Der Streit um die Raketenabwehr hatte in den vergangenen Tagen Erinnerungen an Zeiten des Kalten Krieges geweckt. Zunächst hatte Putin in einem Interview gedroht, Russland könnte seine Raketen auf neue Ziele in Europa ausrichten. US-Präsident George Bush kritisierte daraufhin die Demokratie in Russland als mangelhaft. Die USA begründen die Raketenabwehr-Pläne mit Bedrohungen aus so genannten "Schurkenstaaten". Russland bestreitet, dass es tatsächlich solche Bedrohungen für Europa gibt.

Putin: Mehrere Jahre Zeit

Erste Stufe des Plans wäre laut Putin die gemeinsame Nutzung der bereits bestehenden aserbaidschanischen Radaranlage Gabala. Der Aufbau eines automatischen Raketenabwehrsystems sollte nach Vorstellungen Putins nicht sofort erfolgen. Sobald ein Land, zum Beispiel der Iran, eine Langstreckenrakete teste, würden dies Russen und Amerikaner mitbekommen. "Vom ersten Test einer Rakete bis zur Indienstnahme werden mindestens drei bis fünf Jahre vergehen. Diese Zeit reicht, um jedes Raketenabwehrsystem aufzubauen", sagte der Kremlchef. Mit der Annahme des russischen Vorschlags könne man "auch ausschließen, dass Trümmer von Raketen auf europäische Länder fallen, da sie im Meer niedergehen würden", sagte Putin. Es blieb zunächst offen, ob die mögliche Raketenabwehranlage in Aserbaidschan nach Moskauer Vorstellung eine russische oder eine gemeinsame sein soll. Die noch im Kalten Krieg 1985 gebaute Radarstation Gabala wird derzeit von Russland bei Aserbaidschan gemietet. "Ich habe gestern mit dem aserbaidschanischen Präsidenten darüber gesprochen. Sein Einverständnis würde es uns erlauben, die Station gemeinsam zu nutzen", sagte Putin.
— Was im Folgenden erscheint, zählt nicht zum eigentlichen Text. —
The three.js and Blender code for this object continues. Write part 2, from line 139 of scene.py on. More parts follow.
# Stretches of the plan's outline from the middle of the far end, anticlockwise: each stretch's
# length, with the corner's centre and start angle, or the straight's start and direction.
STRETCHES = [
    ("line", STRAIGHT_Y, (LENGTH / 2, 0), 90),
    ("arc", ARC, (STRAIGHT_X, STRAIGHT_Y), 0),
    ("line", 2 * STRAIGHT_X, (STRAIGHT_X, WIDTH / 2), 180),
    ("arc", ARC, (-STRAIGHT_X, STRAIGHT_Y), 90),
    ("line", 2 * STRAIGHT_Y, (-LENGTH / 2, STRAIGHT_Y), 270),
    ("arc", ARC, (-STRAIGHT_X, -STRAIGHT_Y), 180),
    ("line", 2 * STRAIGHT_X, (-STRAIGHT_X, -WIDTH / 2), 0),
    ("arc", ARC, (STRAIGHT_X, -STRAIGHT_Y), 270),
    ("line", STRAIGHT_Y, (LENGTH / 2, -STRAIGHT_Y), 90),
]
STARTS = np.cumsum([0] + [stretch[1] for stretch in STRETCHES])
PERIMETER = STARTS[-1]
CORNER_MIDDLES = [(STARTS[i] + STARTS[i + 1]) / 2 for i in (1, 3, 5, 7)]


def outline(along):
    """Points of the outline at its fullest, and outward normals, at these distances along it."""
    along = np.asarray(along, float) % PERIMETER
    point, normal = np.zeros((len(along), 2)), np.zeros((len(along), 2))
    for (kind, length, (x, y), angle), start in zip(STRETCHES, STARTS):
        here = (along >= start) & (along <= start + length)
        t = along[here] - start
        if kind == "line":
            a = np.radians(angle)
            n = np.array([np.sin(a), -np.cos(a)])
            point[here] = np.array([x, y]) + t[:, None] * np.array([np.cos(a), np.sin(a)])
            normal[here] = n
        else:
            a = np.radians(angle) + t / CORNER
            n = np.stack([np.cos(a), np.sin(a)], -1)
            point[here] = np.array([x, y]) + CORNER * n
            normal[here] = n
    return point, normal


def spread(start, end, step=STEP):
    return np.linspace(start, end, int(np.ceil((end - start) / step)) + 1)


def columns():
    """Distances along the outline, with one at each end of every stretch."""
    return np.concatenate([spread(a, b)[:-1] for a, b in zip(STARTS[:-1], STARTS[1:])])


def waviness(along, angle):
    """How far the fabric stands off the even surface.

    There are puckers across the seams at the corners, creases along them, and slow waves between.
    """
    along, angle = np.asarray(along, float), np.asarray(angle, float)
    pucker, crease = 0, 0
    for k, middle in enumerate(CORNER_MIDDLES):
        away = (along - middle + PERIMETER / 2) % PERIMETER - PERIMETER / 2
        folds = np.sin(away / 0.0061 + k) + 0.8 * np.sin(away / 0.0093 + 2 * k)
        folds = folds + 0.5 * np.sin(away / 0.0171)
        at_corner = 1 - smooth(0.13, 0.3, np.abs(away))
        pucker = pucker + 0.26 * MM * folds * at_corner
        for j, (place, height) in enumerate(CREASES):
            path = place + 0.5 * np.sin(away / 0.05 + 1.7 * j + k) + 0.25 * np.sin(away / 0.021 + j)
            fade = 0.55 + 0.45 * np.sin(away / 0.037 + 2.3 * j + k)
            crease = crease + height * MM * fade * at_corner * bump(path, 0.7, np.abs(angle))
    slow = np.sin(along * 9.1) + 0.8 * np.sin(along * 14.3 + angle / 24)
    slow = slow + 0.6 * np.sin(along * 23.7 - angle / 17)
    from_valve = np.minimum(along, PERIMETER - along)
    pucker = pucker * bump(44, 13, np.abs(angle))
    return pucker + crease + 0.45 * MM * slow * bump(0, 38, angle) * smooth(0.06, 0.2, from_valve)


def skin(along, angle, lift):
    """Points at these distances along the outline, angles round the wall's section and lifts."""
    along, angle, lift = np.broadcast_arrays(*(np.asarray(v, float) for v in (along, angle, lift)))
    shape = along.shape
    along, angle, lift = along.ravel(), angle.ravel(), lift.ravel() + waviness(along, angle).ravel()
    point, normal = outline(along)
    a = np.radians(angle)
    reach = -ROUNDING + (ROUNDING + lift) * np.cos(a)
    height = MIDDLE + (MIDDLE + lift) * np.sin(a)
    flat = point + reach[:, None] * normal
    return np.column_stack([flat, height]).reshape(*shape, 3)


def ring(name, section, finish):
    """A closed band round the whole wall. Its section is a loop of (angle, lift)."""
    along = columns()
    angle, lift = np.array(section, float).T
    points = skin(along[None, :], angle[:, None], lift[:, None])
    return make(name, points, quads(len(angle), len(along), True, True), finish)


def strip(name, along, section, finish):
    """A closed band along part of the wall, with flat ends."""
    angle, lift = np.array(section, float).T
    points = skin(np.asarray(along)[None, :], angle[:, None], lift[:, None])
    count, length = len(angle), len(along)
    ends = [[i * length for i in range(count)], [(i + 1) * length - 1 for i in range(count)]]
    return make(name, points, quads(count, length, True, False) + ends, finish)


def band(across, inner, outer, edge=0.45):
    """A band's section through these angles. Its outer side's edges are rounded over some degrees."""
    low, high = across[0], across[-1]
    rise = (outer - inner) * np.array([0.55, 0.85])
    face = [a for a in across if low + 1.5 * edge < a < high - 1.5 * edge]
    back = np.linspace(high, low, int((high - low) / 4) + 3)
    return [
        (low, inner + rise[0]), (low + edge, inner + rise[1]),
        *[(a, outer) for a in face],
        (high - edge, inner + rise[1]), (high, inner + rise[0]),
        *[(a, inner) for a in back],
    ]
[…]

Hadley hält Angebot für "Brücke"

US-Sicherheitsberater Stephen Hadley sagte, für die USA sei wichtig, dass damit Putin die Notwendigkeit eines Abwehrsystems grundsätzlich akzeptiere. "Der russische Präsident sagte zum US-Präsidenten, dass sie eine potenzielle Gefahr anerkennen und dass wir einen Dialog über die Natur der Gefahr brauchen". Russland hatte bislang jegliche absehbare Raketengefahr für Europa aus dem Iran verneint und sich durch die amerikanischen Raketenabwehrpläne bedroht gesehen. Damit ist Putins Vorschlag eine überaus überraschende Wendung. Das Angebot bilde eine "Brücke" über die bisherigen bilateralen Differenzen, sagte der US-Sicherheitsberater.
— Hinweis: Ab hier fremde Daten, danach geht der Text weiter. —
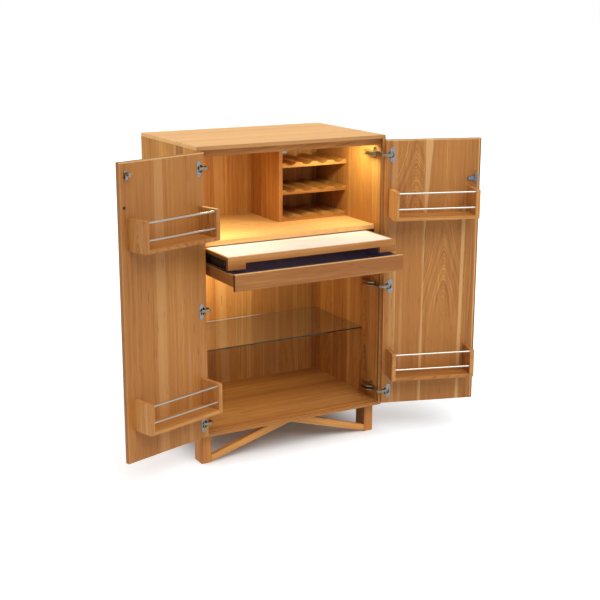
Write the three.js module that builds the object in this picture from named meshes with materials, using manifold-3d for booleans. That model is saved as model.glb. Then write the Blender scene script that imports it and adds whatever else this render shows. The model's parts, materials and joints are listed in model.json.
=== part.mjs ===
import * as THREE from 'three';
import { mergeVertices } from 'three/addons/utils/BufferGeometryUtils.js';
import Module from 'manifold-3d';

const wasm = await Module();
wasm.setup();

// Bar armoire, in millimetres.
// Everything is placed in the case's own frame: X to the right, Y from the case's front edge
// to its back and Z up from the floor, with X zero half way along the case.

// The case
const CASE_WIDTH = 914;
const CASE_DEPTH = 592;
const CASE_HEIGHT = 1251;
const PANEL_THICKNESS = 16;
const BACK_THICKNESS = 6;
const BACK_INSET = 6;
const DOOR_STOP_SETBACK = 22;
const FLOOR_STEP = 7;
const HEADER_HEIGHT = 29;
const HEADER_THICKNESS = 19;
const EDGE_EASE = 0.8;

// The leg frames
const LEG_HEIGHT = 137;
const LEG_WIDTH = 46;
const LEG_DEPTH = 71;
const LEG_SIDE_INSET = 17;
const LEG_FRONT_SETBACK = 43;
const BRACE_THICKNESS = 22;
const BRACE_FOOT_LOW = 5;
const BRACE_FOOT_HIGH = 33;
const BRACE_APEX_DROP = 19;
const BRACE_TOP_FLAT = 124;

// The doors, their clearances and the angle that they stand open at
const DOOR_THICKNESS = 19;
const DOOR_GAP = 2;
const DOOR_OPEN_ANGLE = 162;
const PIVOT_OUTWARD = 2;
const PIVOT_FORWARD = 6;
const SEAT_GAP = 0.3;

// The hinges. The middle one hangs a drop below the blocks that carry the drawer's runners, and
// the others are measured from the door's ends.
const TOP_HINGE_DROP = 66;
const MIDDLE_HINGE_DROP = 118;
const BOTTOM_HINGE_RISE = 59;
const CUP_EDGE_DISTANCE = 22;
const CUP_RADIUS = 17.5;
const CUP_WALL = 1.4;
const CUP_DEPTH = 12;
const FLANGE_LENGTH = 68;
const FLANGE_WIDTH = 20;
const FLANGE_OFFSET = 9;
const FLANGE_THICKNESS = 1.5;
const CUP_PIN_RADIUS = 2;
const CUP_PIN_ACROSS = 24.35;
const CUP_PIN_DEEP = 16.79;
const LINK_HALF_WIDTH = 3;
const LINK_HEIGHT = 12;
const LINK_HOLE_CLEARANCE = 0.3;
const LINK_ROLLER_RADIUS = 2.6;
const LINK_ELBOW_ACROSS = 11.7;
const LINK_ELBOW_FORWARD = 39.86;
const LINK_NECK_ACROSS = 19.88;
const LINK_NECK_FORWARD = 27.56;
const LINK_END_ACROSS = 9.88;
const LINK_END_DEEP = 32.4;
const ARM_FRONT = 23.5;
const ARM_LENGTH = 112;
const ARM_BASE = 2.5;
const ARM_WALL = 2.2;
const ARM_ROLLER_CLEARANCE = 0.3;
const ARM_HEIGHT = 39;
const ARM_NOSE = 19;
const ARM_TAIL = 12;
const ARM_HUMP_SETBACK = 16;
const ARM_HUMP_LENGTH = 58;
const WING_LENGTH = 52;
const WING_WIDTH = 30;
const WING_SETBACK = 58;

// The door racks: the upper ones hang from the door's top and the lower ones are measured from
// its lower edge
const RACK_EDGE_INSET = 17;
const RACK_LENGTH = 388;
const RACK_DEPTH = 106;
const RACK_HEIGHT = 128;
const RACK_END_THICKNESS = 19;
const RACK_BOTTOM_THICKNESS = 15;
const RACK_CORNER_RADIUS = 5;
const RACK_ROD_RADIUS = 4;
const RACK_ROD_SEAT = 7;
const RACK_ROD_SETBACK = 8;
const RACK_TOP_ROD_DROP = 8.5;
const RACK_LOW_ROD_DROP = 78;
const UPPER_RACK_DROP = 216.5;
const LOWER_RACK_TOP = 265;

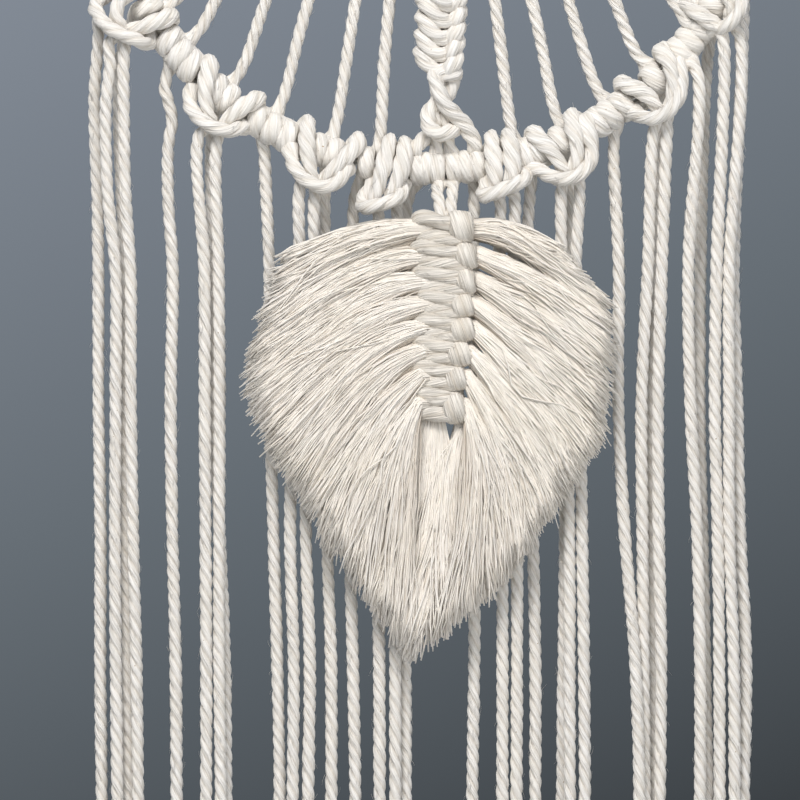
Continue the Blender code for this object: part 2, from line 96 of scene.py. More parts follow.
def curve_through(ctrl, steps=14):
    """Centripetal Catmull-Rom line through points, and where each point falls on it."""
    c = np.array(ctrl, float)
    c = np.vstack([2 * c[0] - c[1], c, 2 * c[-1] - c[-2]])
    out = []
    for i in range(len(c) - 3):
        p0, p1, p2, p3 = c[i:i + 4]
        t0 = 0.0
        t1 = t0 + max(np.linalg.norm(p1 - p0), 1e-6) ** 0.5
        t2 = t1 + max(np.linalg.norm(p2 - p1), 1e-6) ** 0.5
        t3 = t2 + max(np.linalg.norm(p3 - p2), 1e-6) ** 0.5
        n = max(steps, int(np.linalg.norm(p2 - p1) / 2.0))
        t = np.linspace(t1, t2, n, endpoint=False)[:, None]
        a1 = (t1 - t) / (t1 - t0) * p0 + (t - t0) / (t1 - t0) * p1
        a2 = (t2 - t) / (t2 - t1) * p1 + (t - t1) / (t2 - t1) * p2
        a3 = (t3 - t) / (t3 - t2) * p2 + (t - t2) / (t3 - t2) * p3
        b1 = (t2 - t) / (t2 - t0) * a1 + (t - t0) / (t2 - t0) * a2
        b2 = (t3 - t) / (t3 - t1) * a2 + (t - t1) / (t3 - t1) * a3
        out.append((t2 - t) / (t2 - t1) * b1 + (t - t1) / (t2 - t1) * b2)
    starts = np.cumsum([0] + [len(o) for o in out])
    line = np.vstack(out + [c[-2:-1]])
    return line, starts


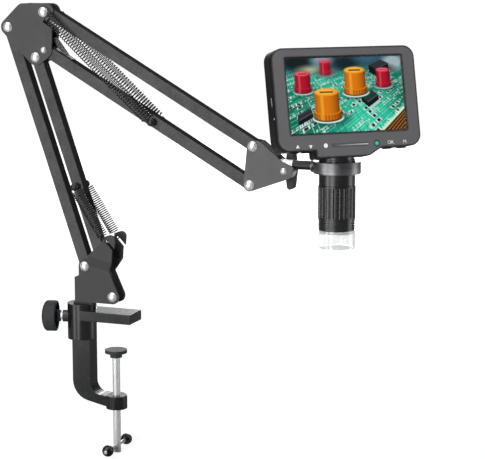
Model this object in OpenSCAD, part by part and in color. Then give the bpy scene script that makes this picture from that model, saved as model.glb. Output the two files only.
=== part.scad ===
// Digital microscope with a built-in colour display, carried by a balanced
// scissor arm that clamps to the edge of a desk.
// Millimetres, +Z up. The origin lies on the swivel axis of the arm, in the plane
// of the desk top that the clamp's upper jaw rests on. The arm works in the XZ plane.

/* [Clamp] */
// Thickness of the desk top held at rest
desk_t = 32; // [20:1:45]
// Outer diameter of the swivel sleeve
sleeve_d = 31.5; // [28:0.5:36]
// Height of the sleeve above the desk top
sleeve_top = 17; // [15:0.5:24]
// Depth of the sleeve below the desk top
sleeve_drop = 22; // [18:1:28]
// Length of the upper jaw from the swivel axis
jaw_len = 63.5; // [58:0.5:80]
// Width of the upper jaw
jaw_w = 30; // [24:0.5:31]
// Thickness of the upper jaw
jaw_t = 10.5; // [8:0.5:13]
// Thickness of the clamp's spine, seen from the front
spine_w = 21; // [16:0.5:22]
// Width of the clamp's spine across the arm
spine_depth = 18; // [14:0.5:24]
// Height from the jaw down to the screw boss
throat_h = 82.5; // [78:0.5:95]
// Distance from the swivel axis to the clamping screw
screw_x = 40; // [36:0.5:46]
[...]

Bush sagt, es sei gut, dass man miteinander rede. Er werde, sagte er, Putin Anfang Juli auf dem Anwesen der Bush-Family in Kennebunkport im neuenglischen US-Bundesstaat Maine empfangen. Diese Geste gilt ebenfalls als Versuch der US-Regierung, Moskau Gesprächsbereitschaft zu signalisieren.
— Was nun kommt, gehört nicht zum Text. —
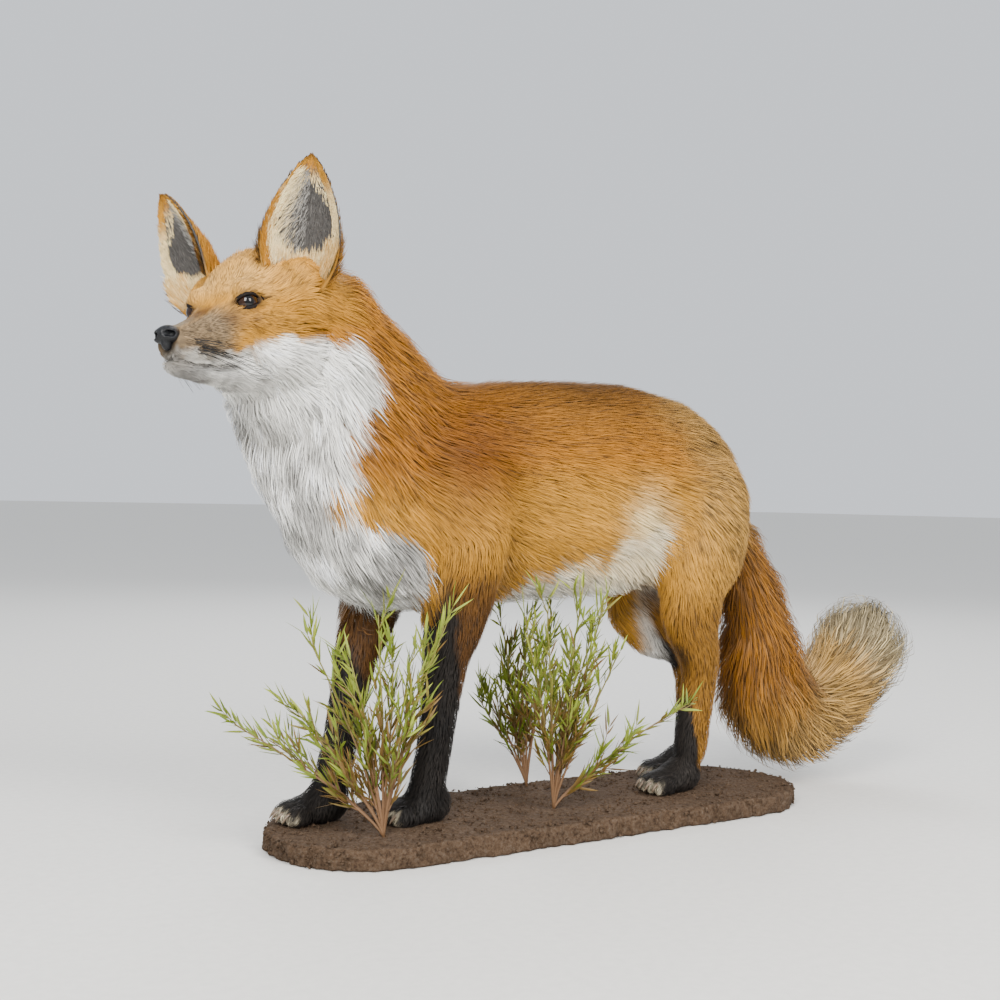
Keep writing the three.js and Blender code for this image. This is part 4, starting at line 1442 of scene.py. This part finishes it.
def swept_piece(name, paths, sides):
    """Many swept bodies in one mesh, each from a path and the radius at each of its points."""
    bodies, start = [], 0
    for path, radii in paths:
        bodies.append(swept(path, radii, sides, start))
        start += len(bodies[-1][0])
    points, walls, caps = (np.vstack(part) for part in zip(*bodies))
    return mesh_piece(name, points, [walls, caps])


def make_claws():
    paths = []
    for name in PAWS:
        for place in toe_places(name):
            t = np.linspace(0, 1, 7)
            x = place[0] - 8.5 - 8.2 * t
            z = place[2] + 1.5 + 2.2 * t - 8.4 * t**2
            path = np.stack([x, np.full(len(t), place[1]), np.maximum(z, SOIL + 1.0)], -1)
            paths.append((path, 2.0 * (1 - t) ** 0.8 + 0.35))
    return swept_piece("claws", paths, 8)


WHISKER_ROWS = [(68, -30), (62, -32), (56, -35), (65, -36), (58, -39), (50, -38)]


def make_whiskers():
    rng = np.random.default_rng(71)
    paths = []
    for hand in (1, -1):
        for x, z in WHISKER_ROWS:
            for _ in range(3):
                root = rows(x + rng.normal(0, 1.2), hand * (9.5 + (66 - x) * 0.25), z + rng.normal(0, 0.8))
                long = rng.uniform(42, 66)
                t = np.linspace(0, 1, 9)[:, None]
                out = rows(-0.86, hand * rng.uniform(0.34, 0.62), rng.uniform(-0.30, 0.02))
                path = root + unit(out) * long * t + rows(-4, -hand * 6, -9) * t**2
                paths.append((from_head(path), 0.26 * (1 - t[:, 0]) + 0.07))
    return swept_piece("whiskers", paths, 5)


# ---- the soil-covered plaque ----
SOIL_GRAIN = Cloud(4.5, 31)
SOIL_LUMPS = Cloud(16, 32)


def plaque_reach():
    """Half the length of the plaque's straight middle, and the radius of its round ends."""
    low, high = box_of("plaque")
    radius = (high[1] - low[1]) / 2
    return (high[0] - low[0]) / 2 - radius, radius


def plaque_edge(p):
    """Distance out from the plaque's upright rim."""
    half, radius = plaque_reach()
    past = np.maximum(np.abs(p[..., 0]) - half, 0)
    return np.hypot(past, p[..., 1]) - radius


def make_soil():
    low, high = box_of("plaque")
    low, high, cell = low - 4, high + 4, 2.6
    p = grid_points(low, high, cell)
    flat = p * rows(1, 1, 0.6)
    rough = 0.9 * SOIL_GRAIN(flat) + 1.0 * SOIL_LUMPS(p)
    edge = plaque_edge(p) + 2.4 + 1.8 * SOIL_GRAIN(p) + 1.1 * SOIL_LUMPS(p)
    top = p[..., 2] - SOIL + 0.4 - 0.75 * rough
    made = -melt(-edge, -top, 3.0)
    made = np.maximum(made, 0.3 - p[..., 2])
    points, faces = Solid(low, cell, made).surface()
    return mesh_piece("soil_bed", points, faces)


LUMP = rows((1, 0, 0), (-1, 0, 0), (0, 1, 0), (0, -1, 0), (0, 0, 1), (0, 0, -1))
LUMP_FACES = np.array([
    (0, 2, 4), (2, 1, 4), (1, 3, 4), (3, 0, 4),
    (2, 0, 5), (1, 2, 5), (3, 1, 5), (0, 3, 5),
])


def make_crumbs(count=5200):
    """Lumps of soil, most of them on the plaque's top and the others on its rim."""
    rng = np.random.default_rng(41)
    half, radius = plaque_reach()
    tries = rng.uniform((-half - radius, -radius, 0), (half + radius, radius, 1), (count * 2, 3))
    tries = tries[plaque_edge(tries) < -2.5][: int(count * 0.6)]
    tries[:, 2] = SOIL + 0.1
    angle = rng.uniform(0, 2 * math.pi, count - len(tries))
    across, forth, height = np.cos(angle), np.sin(angle), rng.uniform(2, SOIL - 1, len(angle))
    rim = np.stack([across * radius, forth * radius, height], -1)
    slide = rng.uniform(-half, half, len(angle))
    rim[:, 0] += np.where(np.abs(across) < 0.6, slide, np.sign(across) * half)
    rim[:, :2] *= 0.992
    at = np.vstack([tries, rim])
    size = rng.gamma(2.2, 0.42, len(at)).clip(0.4, 2.6)[:, None, None]
    size = size * rng.uniform(0.6, 1.3, (len(at), len(LUMP), 1))
    turn = rng.normal(size=(len(at), 3, 3))
    turn, _ = np.linalg.qr(turn)
    turn[np.linalg.det(turn) < 0] *= -1
    points = at[:, None] + (LUMP[None] * size * rows(1, 1, 0.7)) @ turn
    points[..., 2] = np.maximum(points[..., 2], 0.4)
    faces = (LUMP_FACES[None] + len(LUMP) * np.arange(len(at))[:, None, None]).reshape(-1, 3)
    return mesh_piece("soil_crumbs", points.reshape(-1, 3), [faces], smooth=False)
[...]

Der tschechische Regierungschef Mirek Topolanek nahm das Angebot Putins mit Zurückhaltung auf. Sollten die USA im Gegenzug auf die derzeit geplante Stationierung einer Radaranlage in Tschechien verzichten, könnte dies ein Versuch von Putin sein, Mitteleuropa als russische Einflusssphäre wiederzugewinnen, sagte Topolanek in Prag. Grundsätzlich aber sei die Bereitschaft von Putin, mit Bush über das umstrittene System zu verhandeln, ein Durchbruch, sagte der Ministerpräsident.